ALABAMA — Apprentices from the first Wildland Firefighter Apprentice Program academy located outside California, are heading back home after spending a memorable month in Alabama’s backwoods. Solon Dixon Forestry Education Center provided the perfect backdrop for wildland apprentices, who felt more at home under starry nights and rustling pines.

Until now the majority of academies have been held at the Wildland Fire Training and Conference Center located at the former McClellan Air Force Base in Sacramento, Calif. Since WFAP has traditionally been held in California it has been branded as a Region 5 Forest Service program. In an effort to realign with its mission, the WFAP piloted a satellite academy in the Southeast.

A typical day begins by waking up to high humidity unfamiliar to the apprentices coming from arid climates. They file into the chow line and are greeted by local cooks who serve up a tasty spread. The Dixon Center directors even help prepare special dinners of barbecue steaks, seafood, grits and fried okra.

After breakfast, crew bosses lead their apprentices in physical training.
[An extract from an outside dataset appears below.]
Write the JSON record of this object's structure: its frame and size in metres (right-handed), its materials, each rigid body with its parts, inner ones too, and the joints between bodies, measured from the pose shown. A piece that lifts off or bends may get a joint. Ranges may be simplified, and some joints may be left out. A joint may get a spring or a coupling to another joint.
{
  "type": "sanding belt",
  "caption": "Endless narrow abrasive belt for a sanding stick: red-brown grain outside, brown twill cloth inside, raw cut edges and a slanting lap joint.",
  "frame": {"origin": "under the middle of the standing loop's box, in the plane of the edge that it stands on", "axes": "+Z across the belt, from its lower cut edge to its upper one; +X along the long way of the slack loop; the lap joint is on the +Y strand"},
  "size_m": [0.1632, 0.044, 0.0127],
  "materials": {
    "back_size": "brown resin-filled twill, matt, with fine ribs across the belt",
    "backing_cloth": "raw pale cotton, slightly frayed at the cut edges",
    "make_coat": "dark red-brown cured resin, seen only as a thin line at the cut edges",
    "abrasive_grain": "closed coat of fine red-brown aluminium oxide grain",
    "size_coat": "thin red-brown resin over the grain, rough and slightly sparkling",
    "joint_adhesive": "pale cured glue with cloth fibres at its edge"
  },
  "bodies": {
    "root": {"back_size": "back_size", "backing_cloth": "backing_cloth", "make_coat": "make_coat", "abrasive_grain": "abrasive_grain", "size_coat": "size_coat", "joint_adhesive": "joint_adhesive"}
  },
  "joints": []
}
Taking advantage of the many trail systems across the 5,300+ acres of the Dixon Center property, the crews ran by springs, ponds and under canopies of long leaf pines--then it was off to the classroom.

The classroom portion doesn’t always entail lectures and PowerPoints under the glare of fluorescent lights.  “At the Dixon Center, students have the unique opportunity to take what they have learned from their classroom instruction and in the same day, put that ‘theory into practice’ within our longleaf pine forests,” Joel Martin, Dixon Center director.
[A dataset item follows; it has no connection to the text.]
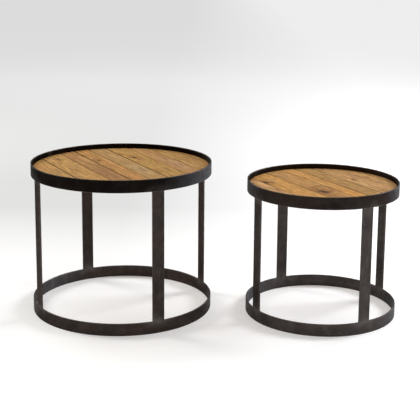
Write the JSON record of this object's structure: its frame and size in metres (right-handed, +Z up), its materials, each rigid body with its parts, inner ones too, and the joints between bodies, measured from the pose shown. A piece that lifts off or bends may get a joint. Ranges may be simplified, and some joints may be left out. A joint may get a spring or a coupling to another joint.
{
  "type": "nesting tables",
  "caption": "Pair of round nesting side tables: drum frames of flat steel bar with a raised rim round a reclaimed plank top, the large one standing over the small one when nested.",
  "frame": {"origin": "middle of the pair's footprint, on the floor", "axes": "+Z up; +X from the large table to the small one; the front is towards -Y"},
  "size_m": [1.218, 0.5999, 0.5],
  "materials": {
    "blackened_steel": "hot-rolled flat bar, blackened and waxed, satin with a mottled patina",
    "reclaimed_boards": "old pine floorboards, worn, satin oil",
    "zinc_screws": "zinc plated"
  },
  "bodies": {
    "small_table": {"small_bearer_back": "blackened_steel", "small_bearer_front": "blackened_steel", "small_board_1": "reclaimed_boards", "small_board_2": "reclaimed_boards", "small_board_3": "reclaimed_boards", "small_board_4": "reclaimed_boards", "small_board_5": "reclaimed_boards", "small_board_6": "reclaimed_boards", "small_board_7": "reclaimed_boards", "small_floor_ring": "blackened_steel", "small_leg_back_left": "blackened_steel", "small_leg_back_right": "blackened_steel", "small_leg_front_left": "blackened_steel", "small_leg_front_right": "blackened_steel", "small_screws": "zinc_screws", "small_top_ring": "blackened_steel"},
    "large_table": {"large_bearer_back": "blackened_steel", "large_bearer_front": "blackened_steel", "large_board_1": "reclaimed_boards", "large_board_2": "reclaimed_boards", "large_board_3": "reclaimed_boards", "large_board_4": "reclaimed_boards", "large_board_5": "reclaimed_boards", "large_board_6": "reclaimed_boards", "large_board_7": "reclaimed_boards", "large_board_8": "reclaimed_boards", "large_floor_ring": "blackened_steel", "large_leg_back_left": "blackened_steel", "large_leg_back_right": "blackened_steel", "large_leg_front_left": "blackened_steel", "large_leg_front_right": "blackened_steel", "large_screws": "zinc_screws", "large_top_ring": "blackened_steel"}
  },
  "joints": [
    {"name": "large_table_lift", "type": "slide", "parent": "small_table", "child": "large_table", "axis": [0, 0, 1], "range_m": [0, 0.48]}
  ]
}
The Southeast has a robust prescribed fire program and is well known for the Prescribed Fire Training Center in Tallahassee, Florida. This education has traditionally been reserved for the home unit due to the urban limitations of the WFAP’s home site in Sacramento. These fire management practices instill important skills for future fire managers to utilize outside the scope of fire.
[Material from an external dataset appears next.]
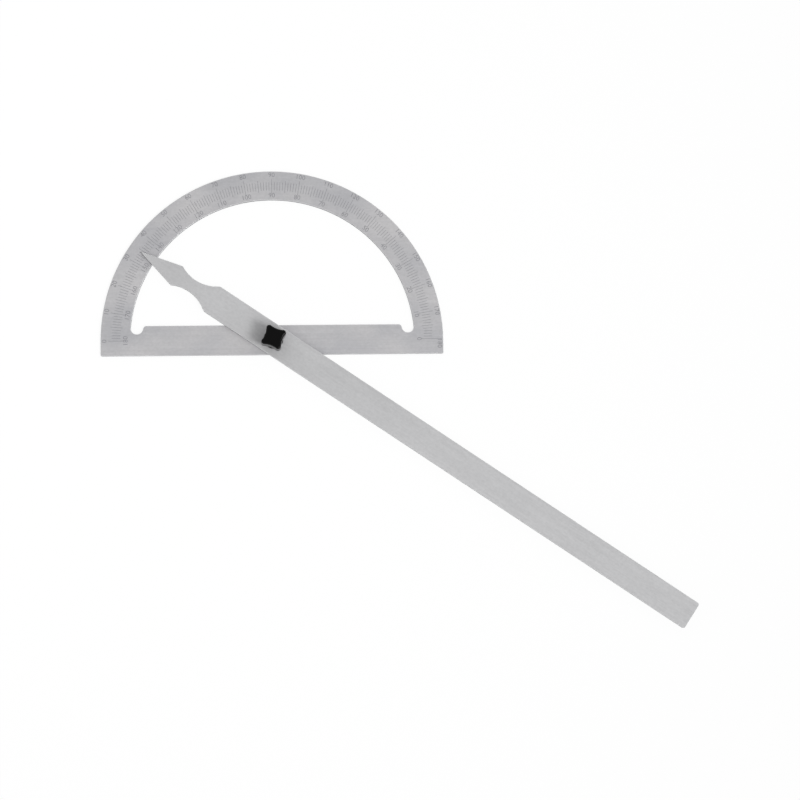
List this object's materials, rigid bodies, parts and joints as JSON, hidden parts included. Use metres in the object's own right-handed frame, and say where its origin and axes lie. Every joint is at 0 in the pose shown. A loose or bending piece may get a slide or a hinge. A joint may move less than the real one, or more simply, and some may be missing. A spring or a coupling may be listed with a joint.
{
  "type": "bevel protractor",
  "caption": "Half-round plate protractor with base bar, half-moon window and a long swinging pointer blade, clamped at the pivot by a small four-lobed knob.",
  "frame": {"origin": "pivot axis at the back face of the plate", "axes": "+X along the base line to the right-hand zero of the scale, +Y to its 90 degree mark, +Z out of the graduated face"},
  "size_m": [0.3588, 0.2809, 0.0184],
  "materials": {
    "plate_steel": "satin ground sheet with an etched scale",
    "blade_steel": "satin ground sheet",
    "stud_steel": "turned",
    "spring_steel": "rolled strip",
    "washer_steel": "zinc plated",
    "knob_black": "moulded, polished",
    "insert_brass": "turned"
  },
  "bodies": {
    "base": {"protractor_plate": "plate_steel", "pivot_stud": "stud_steel", "spring_washer": "spring_steel"},
    "blade": {"pointer_blade": "blade_steel"},
    "washer": {"flat_washer": "washer_steel"},
    "knob": {"clamp_knob": "knob_black", "knob_insert": "insert_brass"}
  },
  "joints": [
    {"name": "blade_swing", "type": "hinge", "parent": "base", "child": "blade", "pos_m": [0, 0, 0.003], "axis": [0, 0, 1], "continuous": true},
    {"name": "washer_lift", "type": "slide", "parent": "base", "child": "washer", "axis": [0, 0, 1], "range_m": [0, 0.0008], "deforming": ["spring_washer"]},
    {"name": "knob_turn", "type": "hinge", "parent": "washer", "child": "knob", "pos_m": [0, 0, 0.0058], "axis": [0, 0, 1], "range_deg": [0, 360]}
  ],
  "couplings": [
    {"joint": "knob_turn", "follows": "washer_lift", "rad_per_m": 7853}
  ]
}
This newfound flexibility and commitment to hands on training under the National Wildland Firefighter Apprenticeship Program provides a strong foundation for apprentices to become better, more well-rounded future fire managers. The forty-eight apprentices from Foundational Academy 4 will have many experiences in their careers, but their time at Solon Dixon will not be forgotten. Foundational Academy 5 has started and a new group of apprentices are getting to experience the WFAP’s newfound Southern hospitality.


Foundational Academy 4 apprentices participated in a sandbox training scenario. Forest Service photo.

Apprentices complete the run portion of the PT test which consists of a 1.5-mile run, and maximum sit ups, pushups and pullups completed in 3 minutes. Forest Service photo.


WFAP apprentices practice their map reading and communication skills. Forest Service photo.

Apprentices learn how to use a leaf blower, a popular tool in the Southeast, for line construction. Forest Service photo.

Apprentices are briefed on the Blue Springs Fire. The mock fire tested the skills apprentices learned during the month long academy. Forest Service photo.


Foundational Academy 4 graduates and staff. This was the first Wildland Firefighter Apprenticeship Program academy held outside California. FA4 was held at Solon Dixon Forestry Education Center in Andalusia, Alabama. Forest Service photo.